### Dataset content
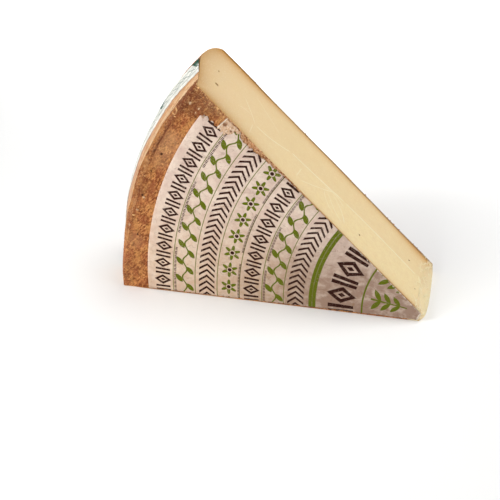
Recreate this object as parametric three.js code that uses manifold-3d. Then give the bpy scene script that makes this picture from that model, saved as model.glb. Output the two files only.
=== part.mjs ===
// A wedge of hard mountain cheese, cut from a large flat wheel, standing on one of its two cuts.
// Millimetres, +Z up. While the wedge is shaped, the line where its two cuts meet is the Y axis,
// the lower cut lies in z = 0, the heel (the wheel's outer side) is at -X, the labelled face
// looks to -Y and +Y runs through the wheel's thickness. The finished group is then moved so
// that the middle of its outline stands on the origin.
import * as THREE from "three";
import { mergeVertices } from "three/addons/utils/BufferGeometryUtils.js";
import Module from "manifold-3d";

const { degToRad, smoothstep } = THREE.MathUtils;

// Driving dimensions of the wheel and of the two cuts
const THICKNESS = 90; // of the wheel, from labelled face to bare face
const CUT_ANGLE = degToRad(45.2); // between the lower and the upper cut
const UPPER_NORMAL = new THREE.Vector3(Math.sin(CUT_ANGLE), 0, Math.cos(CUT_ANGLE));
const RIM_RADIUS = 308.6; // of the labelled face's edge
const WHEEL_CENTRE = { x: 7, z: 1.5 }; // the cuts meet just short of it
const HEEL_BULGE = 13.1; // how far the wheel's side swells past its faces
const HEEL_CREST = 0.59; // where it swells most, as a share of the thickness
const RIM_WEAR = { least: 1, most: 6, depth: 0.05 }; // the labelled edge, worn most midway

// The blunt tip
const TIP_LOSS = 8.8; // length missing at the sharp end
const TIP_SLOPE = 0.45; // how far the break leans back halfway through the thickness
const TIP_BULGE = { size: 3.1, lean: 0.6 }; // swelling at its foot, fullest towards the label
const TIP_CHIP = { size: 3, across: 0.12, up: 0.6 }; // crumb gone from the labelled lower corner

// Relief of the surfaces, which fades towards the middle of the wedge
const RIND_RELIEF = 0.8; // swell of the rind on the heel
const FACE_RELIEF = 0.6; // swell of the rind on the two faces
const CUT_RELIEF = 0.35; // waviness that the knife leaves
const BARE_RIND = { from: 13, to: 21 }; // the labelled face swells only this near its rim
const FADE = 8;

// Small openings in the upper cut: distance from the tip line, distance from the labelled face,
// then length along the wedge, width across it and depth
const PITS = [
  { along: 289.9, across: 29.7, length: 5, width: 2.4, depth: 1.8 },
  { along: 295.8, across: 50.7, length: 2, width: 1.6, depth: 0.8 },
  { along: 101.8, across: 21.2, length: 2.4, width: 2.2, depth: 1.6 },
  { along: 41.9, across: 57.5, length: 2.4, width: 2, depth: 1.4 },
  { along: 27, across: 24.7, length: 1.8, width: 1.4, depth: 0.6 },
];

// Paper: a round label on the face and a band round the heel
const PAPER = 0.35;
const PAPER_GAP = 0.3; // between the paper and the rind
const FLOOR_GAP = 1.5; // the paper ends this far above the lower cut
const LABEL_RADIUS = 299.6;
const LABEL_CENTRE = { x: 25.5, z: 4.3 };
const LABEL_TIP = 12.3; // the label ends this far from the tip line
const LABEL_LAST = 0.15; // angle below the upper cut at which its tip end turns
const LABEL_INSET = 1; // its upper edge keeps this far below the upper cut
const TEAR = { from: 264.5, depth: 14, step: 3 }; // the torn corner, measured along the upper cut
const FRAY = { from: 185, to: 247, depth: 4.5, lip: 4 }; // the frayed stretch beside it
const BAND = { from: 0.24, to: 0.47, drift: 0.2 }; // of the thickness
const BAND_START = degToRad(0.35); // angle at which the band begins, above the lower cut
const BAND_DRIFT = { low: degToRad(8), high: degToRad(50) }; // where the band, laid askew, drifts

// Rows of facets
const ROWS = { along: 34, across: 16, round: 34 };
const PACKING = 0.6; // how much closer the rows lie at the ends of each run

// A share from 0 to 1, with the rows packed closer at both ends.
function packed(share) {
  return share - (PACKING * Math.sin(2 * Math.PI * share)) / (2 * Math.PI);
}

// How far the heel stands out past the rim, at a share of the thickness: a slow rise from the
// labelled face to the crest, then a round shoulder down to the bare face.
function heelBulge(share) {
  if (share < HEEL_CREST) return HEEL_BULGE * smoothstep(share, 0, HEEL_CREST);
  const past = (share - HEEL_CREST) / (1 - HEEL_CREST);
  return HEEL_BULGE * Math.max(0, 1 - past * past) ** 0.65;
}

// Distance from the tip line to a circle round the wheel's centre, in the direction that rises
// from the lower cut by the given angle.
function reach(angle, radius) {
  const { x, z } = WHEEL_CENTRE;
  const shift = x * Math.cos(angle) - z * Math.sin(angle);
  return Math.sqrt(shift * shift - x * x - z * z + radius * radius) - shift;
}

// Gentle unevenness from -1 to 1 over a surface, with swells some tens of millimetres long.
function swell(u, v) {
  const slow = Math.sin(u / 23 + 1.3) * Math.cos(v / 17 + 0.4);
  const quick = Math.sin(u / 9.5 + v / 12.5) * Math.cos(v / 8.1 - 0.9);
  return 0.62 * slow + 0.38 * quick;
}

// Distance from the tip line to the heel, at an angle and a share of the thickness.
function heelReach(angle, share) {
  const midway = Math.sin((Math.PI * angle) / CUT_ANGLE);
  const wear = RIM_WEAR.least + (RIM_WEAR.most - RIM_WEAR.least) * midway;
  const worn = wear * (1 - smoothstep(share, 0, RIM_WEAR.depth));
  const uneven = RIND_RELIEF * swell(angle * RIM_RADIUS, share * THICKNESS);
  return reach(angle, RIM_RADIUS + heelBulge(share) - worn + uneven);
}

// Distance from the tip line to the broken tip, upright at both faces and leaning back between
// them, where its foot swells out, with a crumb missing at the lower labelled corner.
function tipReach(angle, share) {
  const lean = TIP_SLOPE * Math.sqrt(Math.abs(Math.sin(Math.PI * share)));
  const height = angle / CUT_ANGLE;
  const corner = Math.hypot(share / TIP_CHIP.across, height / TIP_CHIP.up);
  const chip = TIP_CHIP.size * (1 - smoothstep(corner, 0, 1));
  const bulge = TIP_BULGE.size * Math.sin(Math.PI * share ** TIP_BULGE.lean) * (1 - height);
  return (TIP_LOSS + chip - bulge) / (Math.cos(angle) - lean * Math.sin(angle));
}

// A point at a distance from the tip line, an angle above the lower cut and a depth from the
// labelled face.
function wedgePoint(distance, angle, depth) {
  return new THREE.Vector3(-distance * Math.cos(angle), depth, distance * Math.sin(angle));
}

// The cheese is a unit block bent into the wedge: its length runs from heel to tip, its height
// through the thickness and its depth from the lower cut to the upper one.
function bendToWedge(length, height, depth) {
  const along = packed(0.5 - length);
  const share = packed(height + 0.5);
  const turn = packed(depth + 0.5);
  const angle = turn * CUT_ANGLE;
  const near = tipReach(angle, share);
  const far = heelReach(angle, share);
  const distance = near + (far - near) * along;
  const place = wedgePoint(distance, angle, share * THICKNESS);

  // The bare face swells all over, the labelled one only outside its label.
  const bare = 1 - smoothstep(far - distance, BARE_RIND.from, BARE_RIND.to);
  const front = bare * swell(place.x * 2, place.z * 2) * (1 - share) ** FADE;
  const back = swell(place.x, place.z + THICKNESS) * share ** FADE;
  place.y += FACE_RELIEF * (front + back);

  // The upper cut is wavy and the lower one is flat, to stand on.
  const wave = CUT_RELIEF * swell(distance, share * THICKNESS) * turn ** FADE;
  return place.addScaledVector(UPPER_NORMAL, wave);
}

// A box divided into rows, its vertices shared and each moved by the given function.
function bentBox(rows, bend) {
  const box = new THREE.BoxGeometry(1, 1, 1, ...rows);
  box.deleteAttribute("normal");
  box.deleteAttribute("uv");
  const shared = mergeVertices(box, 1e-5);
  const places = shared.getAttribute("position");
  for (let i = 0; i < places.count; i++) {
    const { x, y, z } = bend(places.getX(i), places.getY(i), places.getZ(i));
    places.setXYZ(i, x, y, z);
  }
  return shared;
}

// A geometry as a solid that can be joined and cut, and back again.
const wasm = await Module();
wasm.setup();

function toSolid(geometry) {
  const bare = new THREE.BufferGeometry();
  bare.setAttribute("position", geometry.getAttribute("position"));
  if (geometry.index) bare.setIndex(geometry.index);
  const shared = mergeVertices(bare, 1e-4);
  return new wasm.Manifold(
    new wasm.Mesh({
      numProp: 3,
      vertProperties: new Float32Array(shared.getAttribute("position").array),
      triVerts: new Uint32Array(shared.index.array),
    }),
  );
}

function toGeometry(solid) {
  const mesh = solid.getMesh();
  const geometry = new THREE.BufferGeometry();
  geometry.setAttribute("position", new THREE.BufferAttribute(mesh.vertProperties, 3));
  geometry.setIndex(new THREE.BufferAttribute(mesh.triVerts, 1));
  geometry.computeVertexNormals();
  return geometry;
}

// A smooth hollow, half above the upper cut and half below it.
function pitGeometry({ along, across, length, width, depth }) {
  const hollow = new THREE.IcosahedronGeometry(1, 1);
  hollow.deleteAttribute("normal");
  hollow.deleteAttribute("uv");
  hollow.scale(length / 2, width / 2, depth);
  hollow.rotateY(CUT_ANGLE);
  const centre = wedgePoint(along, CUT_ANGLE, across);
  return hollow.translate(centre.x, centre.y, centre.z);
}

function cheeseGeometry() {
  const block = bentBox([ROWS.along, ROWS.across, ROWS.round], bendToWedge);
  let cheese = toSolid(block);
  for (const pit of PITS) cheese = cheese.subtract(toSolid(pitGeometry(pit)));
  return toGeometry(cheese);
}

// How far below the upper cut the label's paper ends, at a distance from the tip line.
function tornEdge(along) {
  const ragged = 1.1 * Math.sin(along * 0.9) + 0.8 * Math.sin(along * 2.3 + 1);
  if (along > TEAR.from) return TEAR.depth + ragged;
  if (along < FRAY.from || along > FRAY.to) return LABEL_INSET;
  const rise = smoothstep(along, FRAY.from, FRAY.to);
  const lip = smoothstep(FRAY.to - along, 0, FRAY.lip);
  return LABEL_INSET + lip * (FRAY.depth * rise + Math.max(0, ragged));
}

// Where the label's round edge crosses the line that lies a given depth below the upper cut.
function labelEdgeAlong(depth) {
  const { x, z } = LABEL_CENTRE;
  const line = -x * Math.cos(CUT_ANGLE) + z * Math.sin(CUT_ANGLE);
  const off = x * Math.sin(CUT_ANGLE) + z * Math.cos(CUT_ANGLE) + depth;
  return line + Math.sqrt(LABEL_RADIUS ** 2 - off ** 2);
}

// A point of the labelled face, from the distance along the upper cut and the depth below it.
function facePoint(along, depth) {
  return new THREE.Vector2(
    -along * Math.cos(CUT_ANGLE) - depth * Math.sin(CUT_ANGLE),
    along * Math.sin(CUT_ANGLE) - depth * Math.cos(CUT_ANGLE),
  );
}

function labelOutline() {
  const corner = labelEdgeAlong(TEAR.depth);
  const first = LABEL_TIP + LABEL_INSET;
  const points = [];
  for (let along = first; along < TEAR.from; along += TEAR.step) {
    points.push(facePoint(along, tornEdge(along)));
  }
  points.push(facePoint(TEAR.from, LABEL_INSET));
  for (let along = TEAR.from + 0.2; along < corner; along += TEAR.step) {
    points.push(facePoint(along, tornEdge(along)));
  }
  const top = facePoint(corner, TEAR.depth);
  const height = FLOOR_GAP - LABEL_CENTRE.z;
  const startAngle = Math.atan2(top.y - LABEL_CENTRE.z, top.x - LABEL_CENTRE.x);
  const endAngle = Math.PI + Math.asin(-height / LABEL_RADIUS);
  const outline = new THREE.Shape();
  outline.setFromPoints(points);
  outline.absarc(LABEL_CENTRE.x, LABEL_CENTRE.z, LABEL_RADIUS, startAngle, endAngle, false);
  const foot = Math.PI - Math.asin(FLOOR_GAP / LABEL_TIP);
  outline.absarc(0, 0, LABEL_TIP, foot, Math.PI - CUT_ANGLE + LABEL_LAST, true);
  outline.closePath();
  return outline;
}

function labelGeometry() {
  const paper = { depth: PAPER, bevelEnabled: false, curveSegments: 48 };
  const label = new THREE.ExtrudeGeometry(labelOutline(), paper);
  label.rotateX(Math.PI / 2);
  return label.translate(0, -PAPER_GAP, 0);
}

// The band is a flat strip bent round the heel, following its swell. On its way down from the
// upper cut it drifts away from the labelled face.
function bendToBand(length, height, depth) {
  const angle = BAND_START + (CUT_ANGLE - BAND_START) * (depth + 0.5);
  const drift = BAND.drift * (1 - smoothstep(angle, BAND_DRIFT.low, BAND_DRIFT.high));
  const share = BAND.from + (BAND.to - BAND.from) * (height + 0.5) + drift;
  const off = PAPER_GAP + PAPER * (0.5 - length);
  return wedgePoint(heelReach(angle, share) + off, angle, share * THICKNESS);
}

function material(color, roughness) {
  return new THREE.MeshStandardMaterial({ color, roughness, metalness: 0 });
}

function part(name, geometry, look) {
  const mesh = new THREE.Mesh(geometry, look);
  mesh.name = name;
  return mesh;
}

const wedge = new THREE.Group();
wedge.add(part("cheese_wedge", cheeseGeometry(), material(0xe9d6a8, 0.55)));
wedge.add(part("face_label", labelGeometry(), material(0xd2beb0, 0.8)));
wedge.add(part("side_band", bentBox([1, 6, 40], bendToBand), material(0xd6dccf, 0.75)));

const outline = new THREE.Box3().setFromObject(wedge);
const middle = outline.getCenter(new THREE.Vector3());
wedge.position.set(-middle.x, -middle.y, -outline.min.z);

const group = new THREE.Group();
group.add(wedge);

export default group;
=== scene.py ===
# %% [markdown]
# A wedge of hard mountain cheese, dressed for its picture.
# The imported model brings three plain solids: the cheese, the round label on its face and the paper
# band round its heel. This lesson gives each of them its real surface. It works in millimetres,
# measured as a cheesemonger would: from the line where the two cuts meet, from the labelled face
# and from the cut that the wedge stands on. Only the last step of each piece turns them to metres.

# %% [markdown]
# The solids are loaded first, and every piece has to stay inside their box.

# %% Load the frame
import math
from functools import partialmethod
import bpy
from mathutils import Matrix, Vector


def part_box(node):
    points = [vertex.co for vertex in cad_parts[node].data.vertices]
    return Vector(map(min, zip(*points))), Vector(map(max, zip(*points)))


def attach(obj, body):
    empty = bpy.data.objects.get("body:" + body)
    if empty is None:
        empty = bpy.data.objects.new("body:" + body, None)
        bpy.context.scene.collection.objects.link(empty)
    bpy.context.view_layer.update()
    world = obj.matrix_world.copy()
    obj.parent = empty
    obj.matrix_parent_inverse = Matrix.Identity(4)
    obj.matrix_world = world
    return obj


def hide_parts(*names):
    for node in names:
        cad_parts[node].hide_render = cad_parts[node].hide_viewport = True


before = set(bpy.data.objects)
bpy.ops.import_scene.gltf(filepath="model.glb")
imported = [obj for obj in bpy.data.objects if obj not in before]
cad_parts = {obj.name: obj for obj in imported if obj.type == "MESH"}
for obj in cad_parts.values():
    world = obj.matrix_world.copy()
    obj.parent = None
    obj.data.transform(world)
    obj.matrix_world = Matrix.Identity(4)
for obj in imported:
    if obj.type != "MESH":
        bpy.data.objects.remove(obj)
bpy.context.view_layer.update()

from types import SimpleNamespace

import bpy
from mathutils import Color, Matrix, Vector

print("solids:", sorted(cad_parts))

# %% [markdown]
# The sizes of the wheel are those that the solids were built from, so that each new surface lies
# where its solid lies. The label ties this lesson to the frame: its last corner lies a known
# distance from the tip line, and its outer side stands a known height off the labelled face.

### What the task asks
Begin at the line that has "const outline = new THREE.Box3().setFromObject(wedge);"; stop after the line that has "imported = [obj". Copy every line in that span exactly.

### Correct answer
const outline = new THREE.Box3().setFromObject(wedge);
const middle = outline.getCenter(new THREE.Vector3());
wedge.position.set(-middle.x, -middle.y, -outline.min.z);

const group = new THREE.Group();
group.add(wedge);

export default group;
=== scene.py ===
# %% [markdown]
# A wedge of hard mountain cheese, dressed for its picture.
# The imported model brings three plain solids: the cheese, the round label on its face and the paper
# band round its heel. This lesson gives each of them its real surface. It works in millimetres,
# measured as a cheesemonger would: from the line where the two cuts meet, from the labelled face
# and from the cut that the wedge stands on. Only the last step of each piece turns them to metres.

# %% [markdown]
# The solids are loaded first, and every piece has to stay inside their box.

# %% Load the frame
import math
from functools import partialmethod
import bpy
from mathutils import Matrix, Vector


def part_box(node):
    points = [vertex.co for vertex in cad_parts[node].data.vertices]
    return Vector(map(min, zip(*points))), Vector(map(max, zip(*points)))


def attach(obj, body):
    empty = bpy.data.objects.get("body:" + body)
    if empty is None:
        empty = bpy.data.objects.new("body:" + body, None)
        bpy.context.scene.collection.objects.link(empty)
    bpy.context.view_layer.update()
    world = obj.matrix_world.copy()
    obj.parent = empty
    obj.matrix_parent_inverse = Matrix.Identity(4)
    obj.matrix_world = world
    return obj


def hide_parts(*names):
    for node in names:
        cad_parts[node].hide_render = cad_parts[node].hide_viewport = True


before = set(bpy.data.objects)
bpy.ops.import_scene.gltf(filepath="model.glb")
imported = [obj for obj in bpy.data.objects if obj not in before]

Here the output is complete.